What the task requires:
Quote every line as given.

Given information:
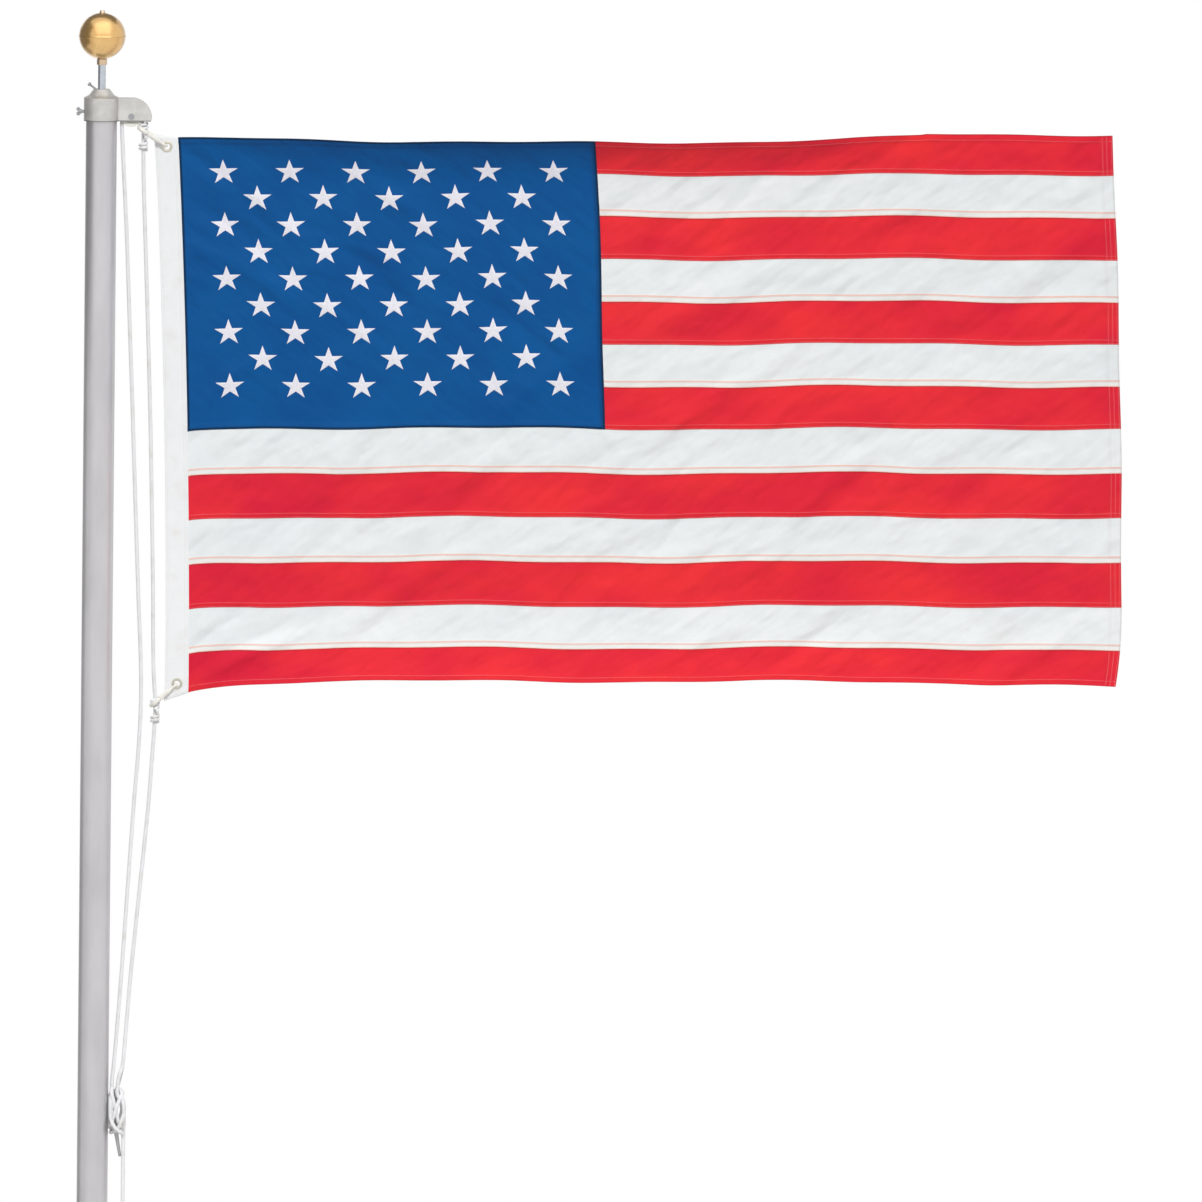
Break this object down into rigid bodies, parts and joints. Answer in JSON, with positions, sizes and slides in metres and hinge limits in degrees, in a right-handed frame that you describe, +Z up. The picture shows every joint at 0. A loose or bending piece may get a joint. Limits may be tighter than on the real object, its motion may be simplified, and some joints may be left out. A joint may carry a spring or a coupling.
{
  "type": "flagpole",
  "caption": "Sectional aluminium flagpole with cap truck and pulley, gold ball finial, rope halyard on a cleat, and a striped flag with a starred canton flying from two snap hooks.",
  "frame": {"origin": "centre of the pole's foot, on its flat underside at ground level", "axes": "+Z up the pole, +X from the pole towards the fly of the flag, Y across the flag, with -Y on the side that is seen with the flag flying to the right"},
  "size_m": [1.7206, 0.0856, 3.1911],
  "materials": {
    "pole_aluminium": "satin, drawn tube",
    "cast_aluminium": "warm grey, as cast and tumbled",
    "gold_aluminium": "polished, gold anodised",
    "steel": "bright, turned",
    "brass": "polished, slightly dulled",
    "sheave_plastic": "moulded, off white",
    "plug_plastic": "moulded, black",
    "rope": "braided, matt",
    "cleat_aluminium": "cast, tumbled",
    "snap_nylon": "moulded, ivory",
    "canvas": "woven, matt",
    "nylon_blue": "woven, slight sheen",
    "nylon_red": "woven, slight sheen",
    "nylon_white": "woven, slight sheen",
    "star_thread": "embroidered, satin thread"
  },
  "bodies": {
    "mast": {"base_plug": "plug_plastic", "pole_lower": "pole_aluminium", "joint_sleeve": "pole_aluminium", "pole_upper": "pole_aluminium", "truck": "cast_aluminium", "sheave_axle": "steel", "clamp_screw": "steel", "spindle_screw": "steel", "spindle": "steel", "ball_collar": "gold_aluminium", "ball_lower": "gold_aluminium", "ball_upper": "gold_aluminium", "ball_nut": "gold_aluminium", "cleat": "cleat_aluminium", "cleat_screws": "steel", "halyard_line": "rope", "halyard_turns": "rope", "halyard_bight": "rope", "knot_upper": "rope", "knot_lower": "rope", "snap_upper": "snap_nylon", "snap_lower": "snap_nylon", "gate_upper": "snap_nylon", "gate_lower": "snap_nylon", "heading": "canvas", "grommet_upper": "brass", "grommet_lower": "brass", "canton": "nylon_blue", "stars_front": "star_thread", "stars_back": "star_thread", "stripe_01": "nylon_red", "stripe_02": "nylon_white", "stripe_03": "nylon_red", "stripe_04": "nylon_white", "stripe_05": "nylon_red", "stripe_06": "nylon_white", "stripe_07": "nylon_red", "stripe_08": "nylon_white", "stripe_09": "nylon_red", "stripe_10": "nylon_white", "stripe_11": "nylon_red", "stripe_12": "nylon_white", "stripe_13": "nylon_red"},
    "sheave": {"sheave": "sheave_plastic"}
  },
  "joints": [
    {"name": "sheave_spin", "type": "hinge", "parent": "mast", "child": "sheave", "pos_m": [0.049, 0, 3.018], "axis": [0, 1, 0], "continuous": true}
  ]
}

Complete answer:
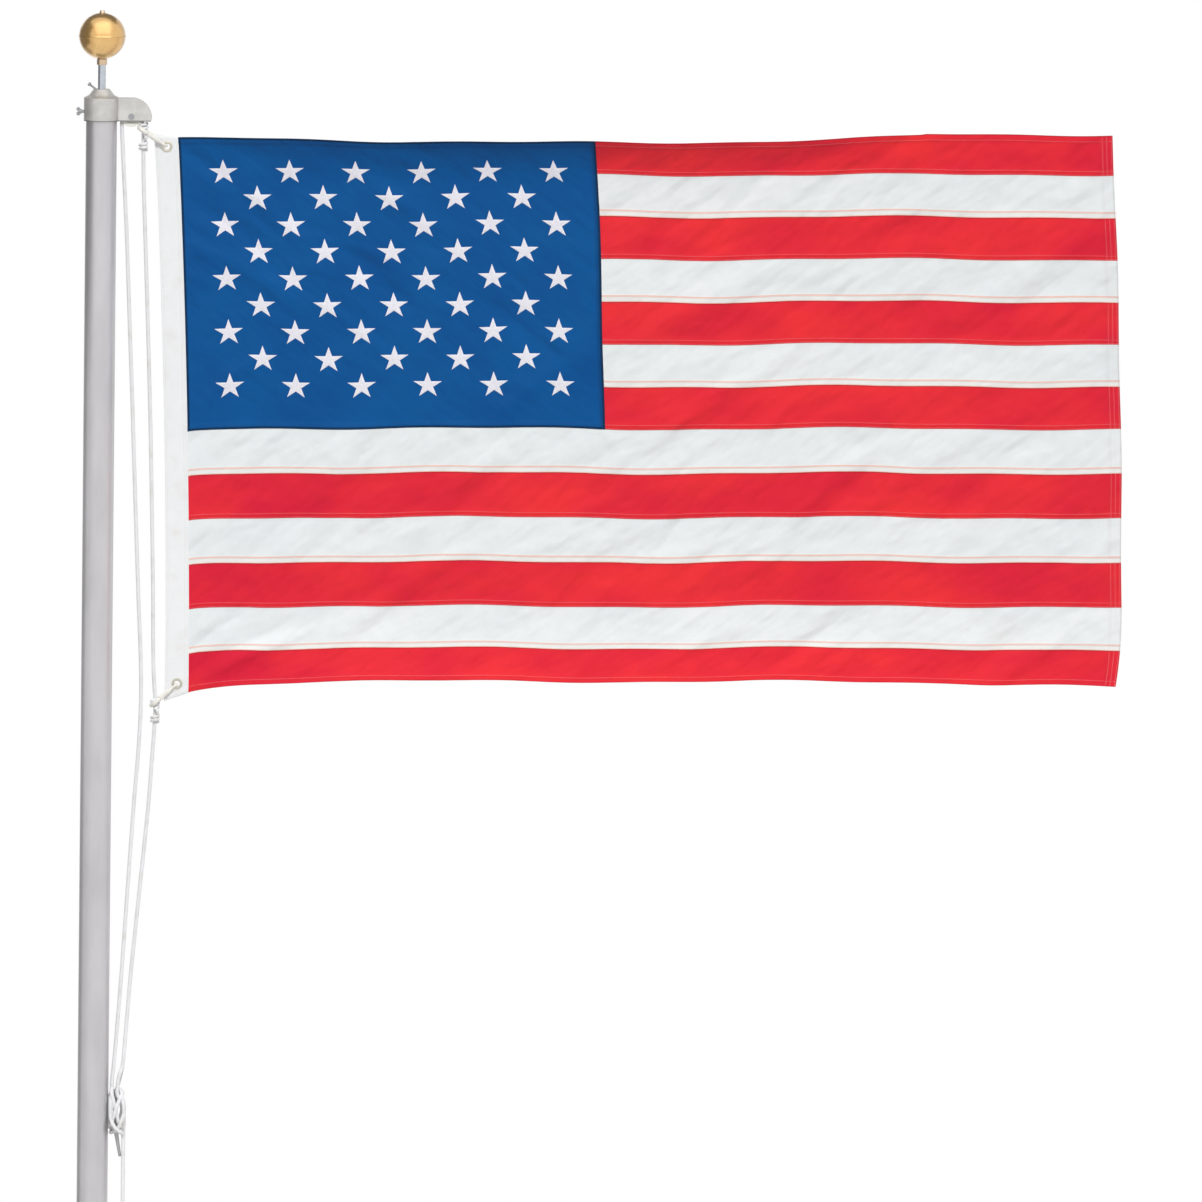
Break this object down into rigid bodies, parts and joints. Answer in JSON, with positions, sizes and slides in metres and hinge limits in degrees, in a right-handed frame that you describe, +Z up. The picture shows every joint at 0. A loose or bending piece may get a joint. Limits may be tighter than on the real object, its motion may be simplified, and some joints may be left out. A joint may carry a spring or a coupling.
{
  "type": "flagpole",
  "caption": "Sectional aluminium flagpole with cap truck and pulley, gold ball finial, rope halyard on a cleat, and a striped flag with a starred canton flying from two snap hooks.",
  "frame": {"origin": "centre of the pole's foot, on its flat underside at ground level", "axes": "+Z up the pole, +X from the pole towards the fly of the flag, Y across the flag, with -Y on the side that is seen with the flag flying to the right"},
  "size_m": [1.7206, 0.0856, 3.1911],
  "materials": {
    "pole_aluminium": "satin, drawn tube",
    "cast_aluminium": "warm grey, as cast and tumbled",
    "gold_aluminium": "polished, gold anodised",
    "steel": "bright, turned",
    "brass": "polished, slightly dulled",
    "sheave_plastic": "moulded, off white",
    "plug_plastic": "moulded, black",
    "rope": "braided, matt",
    "cleat_aluminium": "cast, tumbled",
    "snap_nylon": "moulded, ivory",
    "canvas": "woven, matt",
    "nylon_blue": "woven, slight sheen",
    "nylon_red": "woven, slight sheen",
    "nylon_white": "woven, slight sheen",
    "star_thread": "embroidered, satin thread"
  },
  "bodies": {
    "mast": {"base_plug": "plug_plastic", "pole_lower": "pole_aluminium", "joint_sleeve": "pole_aluminium", "pole_upper": "pole_aluminium", "truck": "cast_aluminium", "sheave_axle": "steel", "clamp_screw": "steel", "spindle_screw": "steel", "spindle": "steel", "ball_collar": "gold_aluminium", "ball_lower": "gold_aluminium", "ball_upper": "gold_aluminium", "ball_nut": "gold_aluminium", "cleat": "cleat_aluminium", "cleat_screws": "steel", "halyard_line": "rope", "halyard_turns": "rope", "halyard_bight": "rope", "knot_upper": "rope", "knot_lower": "rope", "snap_upper": "snap_nylon", "snap_lower": "snap_nylon", "gate_upper": "snap_nylon", "gate_lower": "snap_nylon", "heading": "canvas", "grommet_upper": "brass", "grommet_lower": "brass", "canton": "nylon_blue", "stars_front": "star_thread", "stars_back": "star_thread", "stripe_01": "nylon_red", "stripe_02": "nylon_white", "stripe_03": "nylon_red", "stripe_04": "nylon_white", "stripe_05": "nylon_red", "stripe_06": "nylon_white", "stripe_07": "nylon_red", "stripe_08": "nylon_white", "stripe_09": "nylon_red", "stripe_10": "nylon_white", "stripe_11": "nylon_red", "stripe_12": "nylon_white", "stripe_13": "nylon_red"},
    "sheave": {"sheave": "sheave_plastic"}
  },
  "joints": [
    {"name": "sheave_spin", "type": "hinge", "parent": "mast", "child": "sheave", "pos_m": [0.049, 0, 3.018], "axis": [0, 1, 0], "continuous": true}
  ]
}